Le développement récent de certifications valorisables auprès du consommateur, comme le règlement européen sur le vin bio en 2012 ou la certification environnementale lancée par les autorités françaises la même année, a offert une nouvelle opportunité à la filière.
Des difficultés dans certaines régions
La bio garantit que le viticulteur n'a pas recours aux pesticides de synthèse, au désherbage chimique et utilise des produits naturels pour la fertilisation et la lutte contre les parasites. Après de belles années de progression, la dynamique bio commence à s'essouffler avec, pour la première fois en 2013, une stabilisation de la surface de vignes bio. "2013 et 2014 ont été des années difficiles pour la viticulture bio. Le mildiou, l'oïdium ont eu de réels impacts économiques pour les vignerons. Certains se posent des questions quant à leur avenir en bio. Mais s'ils décident d'arrêter, ils resteront néanmoins dans une démarche raisonnée", analyse le viticulteur bio.
Dans certaines régions, où le passage en bio est difficile en raisons des conditions pédoclimatiques (Champagne, Jura, Savoie, Pyrénées atlantiques…), la certification environnementale peut être un bon compromis. "C'est un élément essentiel pour mettre le pied à l'étrier d'une démarche environnementale ou pour les vignerons qui sont installés dans des régions avec plus de contraintes", estime Michel Issaly. Cette certification comporte trois niveaux, seul le plus élevé permet de communiquer autour de la haute valeur environnementale de l'exploitation.

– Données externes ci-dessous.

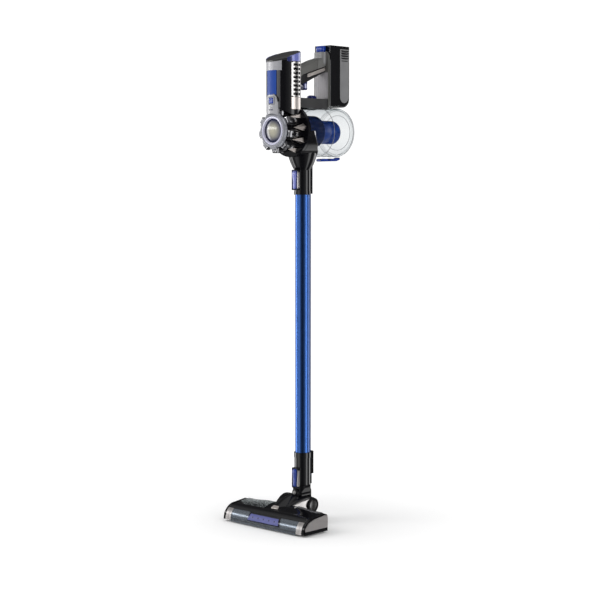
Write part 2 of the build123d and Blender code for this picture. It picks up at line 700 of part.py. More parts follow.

Mais d'autres viticulteurs, comme Michel Issaly, font le choix d'être certifiés bio et HVE. Cette dernière reconnaissance porte sur quatre critères de performance environnementale : biodiversité, stratégie phytosanitaire, gestion de la fertilisation et ressource en eau. "Quand le consommateur visite nos vignes HVE, il voit directement l'impact visuel : la vie revient avec les arbres, les bandes enherbées… Il touche ainsi du doigt la biodiversité qui se réinstalle dans la vigne et qui l'aide à se protéger, notamment contre la cicadelle", raconte le viticulteur. Le fait que ces changements soient visibles n'est pas négligeable : 36% des achats en vin bio se font directement auprès du producteur.
D'autres vont encore plus loin
Enfin, d'autres viticulteurs font le choix d'aller plus loin que la bio, en s'inscrivant dans la biodynamie. 1% du vignoble français serait biodynamique aujourd'hui, un chiffre qui devrait progresser dans les prochaines années : "3% des Vignerons indépendants pratiquent la biodynamie, ils devraient être 9% en 2017", indique le Tarnais. Les vins sont certifiés par des labels indépendants, Demeter ou Biodyvin. Outre le respect du cahier des charges bio, ces labels exigent des pratiques œnologiques et une limitation en sulfites plus restrictives que le label bio. Des préparations naturelles sont utilisées (orties, prêle, valériane…) et le calendrier lunaire est suivi.